At the end of January, the Schaeffler organisation applied for a state subsidy of up to €4 billion. This aid is conditioned on further attacks on employees and serves above all to safeguard the private wealth of the billionaire Schaeffler family.

The granting of state aid caused friction within the Grand Coalition. Chancellor Angela Merkel (CDU) and other politicians criticised the fact that an "adequate business plan" had yet to be submitted. In the meantime, however, governmental circles have intimated there is scarcely a chance of state aid being granted, even if a suitable investor can be found. The government's main prerequisite is that an "acceptable strategy for the future" must first be presented.

By "acceptable strategy" it is meant that the company is to be re-stabilised at the expense of the workforce. Short-time work, austerity measures, wage cuts and sackings are to be implemented to enable the banks to get their money back and to protect the Schaeffler family's billions.

The company has recently declared its willingness to submit such a plan within the coming one or two weeks. It is to be worked out in cooperation with the banks. As Schaeffler is currently under enormous pressure from the public, the family and the federal government will try to sell the population the "strategy" bit by bit. In an attempt to calm the indignation of their workers, the Schaeffler family has recently given lip service to the idea that they are prepared to part with some of their wealth.
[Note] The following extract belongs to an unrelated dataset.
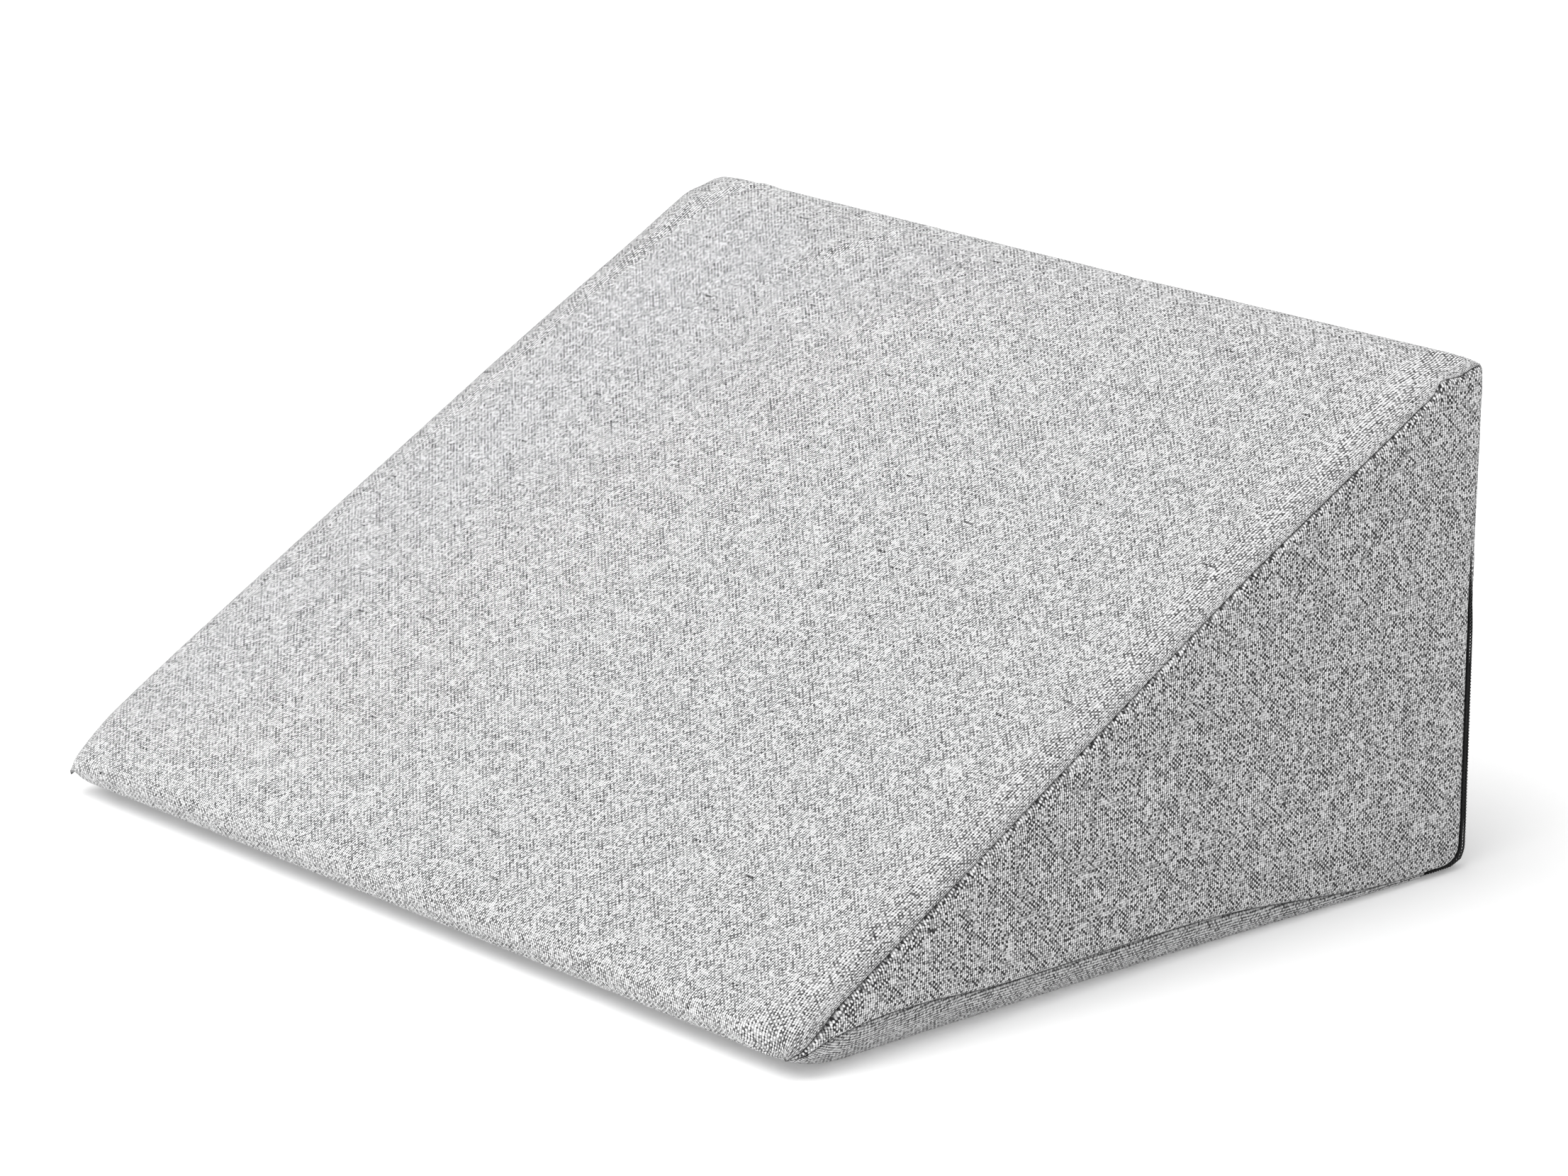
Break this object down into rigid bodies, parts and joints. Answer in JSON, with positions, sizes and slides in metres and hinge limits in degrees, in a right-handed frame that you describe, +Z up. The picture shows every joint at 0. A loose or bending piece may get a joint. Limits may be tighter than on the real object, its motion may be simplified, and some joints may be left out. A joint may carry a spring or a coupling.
{
  "type": "wedge body positioning pillow",
  "caption": "Foam-filled wedge cushion in grey melange cloth, thin front edge and tall back, with a black zip along the back corner of the cover.",
  "frame": {"origin": "middle of the footprint, on the surface the pillow rests on", "axes": "+X along the width, -Y the thin front edge, +Y the tall back, +Z up"},
  "size_m": [0.5084, 0.4077, 0.2315],
  "materials": {
    "cover_cloth": "plain-weave melange upholstery cloth, matt",
    "zip_tape": "black woven tape, matt",
    "zip_coil": "black nylon coil, slight sheen",
    "zip_slider": "black lacquered metal, satin"
  },
  "bodies": {
    "root": {"cushion": "cover_cloth", "zip_tape_side": "zip_tape", "zip_tape_back": "zip_tape", "zip_coil": "zip_coil", "zip_slider": "zip_slider", "zip_pull": "zip_slider"}
  },
  "joints": []
}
The trade unions and the works committees support the demand for state aid, even though they know about the conditions connected with it. Like the government, a spokesman for the industrial union, Bergbau Chemie Energie, insisted "that the Schaeffler combine has to come up with an acceptable business strategy." Norbert Lenhard, the chairman of Schaeffler's main works committee, told the Nürnberger Nachrichten newspaper he approved of Schaeffler's bid to secure state aid.

The background of the Schaeffler family

Schaeffler is one of a number of major German businesses that are still wholly owned by single families. Before taking over Continental, it employed 66,000 workers throughout the world, 31,000 of them in Germany. The company is owned by two people, Maria-Elisabeth Schaeffler and her son, Georg. Their combined private fortune is estimated at €5.37 billion, with Mrs. Schaeffler occupying 22nd place on the list of the richest Germans. She maintains close relations with high-profile figures from the world of politics and finance. Among her associates are Ferdinand Piëch, joint owner of Volkswagen; Wendelin Wiedeking, head of Porche; Heinrich von Pierer, former head of Siemens; and Günther Beckstein, former prime minister of Bavaria. 

As with other German billionaire families (the Quandts, the Fricks), the roots of the Schaeffler fortune are to be found in the crimes of the Nazi era. According to official sources, the Schaeffler family's business activities began in 1946, after the Second World War. This is manifestly untrue. 

Soon after the beginning of the war, the Schaeffler brothers in Upper Silesia acquired a factory that had been owned by a Jewish manufacturer until the Nazis took power. Employed at the time (1939) by the Dresden Bank in the field of "economic viability assessment," Wilhelm Schaeffler became aware of the business—which was under the supervision of a bank consortium—and made moves to take it under his control. 

Following the Nazis' expulsion of Jews from all positions in commerce and industry, the firm was quickly renamed "Schaeffler Corporation," and during the war produced textiles for, among others, the German armed forces. Later it manufactured so-called "needle bearings" for the armament industry. According to an exhibit in the Auschwitz-Birkenau State Museum, it is evident that the firm also took part in the processing and utilization for production purposes of human hair from murdered Jews.

During the advance of the Red Army in 1944, Georg Schaeffler and his brother fled with machinery parts, raw materials and several hundred workers to Herzogenaurach in Bavaria, the site of the present business. From 1946, they began to use their know-how and machinery to produce for the American car industry, and later for German industry. Maria-Elisabeth Schaeffler inherited the business in 1996 after the death of her husband, Georg.